Auch wenn den Philippou-Brüdern noch die inszenatorische Klasse eines Ari Asters fehlt und ihr Stoff nicht ganz so tief wie vermutlich gewünscht reicht, ist es ein mutiger Schritt, mit einem deutlich intimeren Nachfolger auf ein derart hippes und rastloses Erstwerk zu antworten. Während „Talk to Me“ mehr „Tanz der Teufel“ war, kommt „Bring Her Back“ mit seinem gothischen Ansatz dem bereits erwähnten „Friedhof der Kuscheltiere“ (und seinen Adaptionen) näher. Lediglich eine Prise pechschwarzem Humors hebt leicht die erdrückende Stimmung. Wer sich im Genre auskennt, wird vom Plot vermutlich nicht unglaublich überrascht werden (allein der Titel verrät genug). Das fällt jedoch schon aufgrund der starken Umsetzung und frischen Spins nicht wirklich negativ ins Gewicht – selten wird das Filmrad neu erfunden.

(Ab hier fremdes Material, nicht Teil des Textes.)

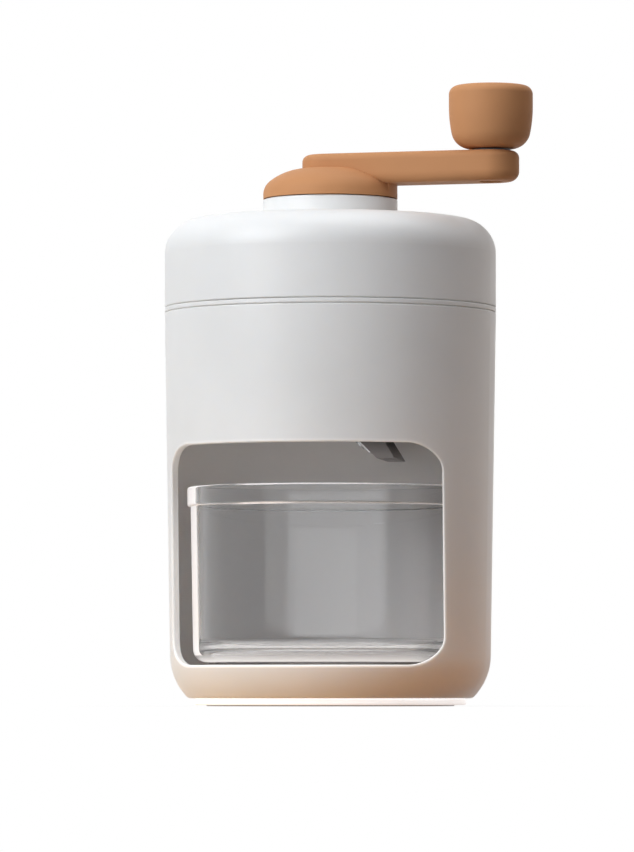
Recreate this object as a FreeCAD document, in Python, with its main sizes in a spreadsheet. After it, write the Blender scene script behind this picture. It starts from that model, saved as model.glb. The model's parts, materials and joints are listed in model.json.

Eine Schwäche weist das Werk allerdings schon auf, nämlich wenn es um die Hintergründe des Grauens geht. Sicher ist es im Horror oft so, dass ungeklärte Details den Grusel noch steigern können, da das Unbekannte in den Köpfen des Publikums automatisch mit schlimmen Fantasien ausgefüllt wird. Hier bleibt man aber zum Teil – z.B. mit sowohl Inhalt als auch Ursprung der Videobänder – so abstrakt, dass die innere Logik bis zum Abspann nie richtig klar wird. Der Spannung schadet dieser Umstand nicht, doch bei der Rekapitulation bleiben Lücken.

„Bring Her Back“ ist ein würdiger, stimmungslastiger Nachfolger auf den Riesenerfolg „Talk to Me“. In Anbetracht der abschließenden Brachialität und bitteren Traurigkeit wird man den Kinosaal wohl eher niedergeschlagen verlassen – was für die Intensität des Films spricht. Selten war Abschiednehmen im Schauderkino so plastisch und grauenerregend. Die morbide-melancholische letzte Einstellung spukt noch immer in meinem Kopf herum.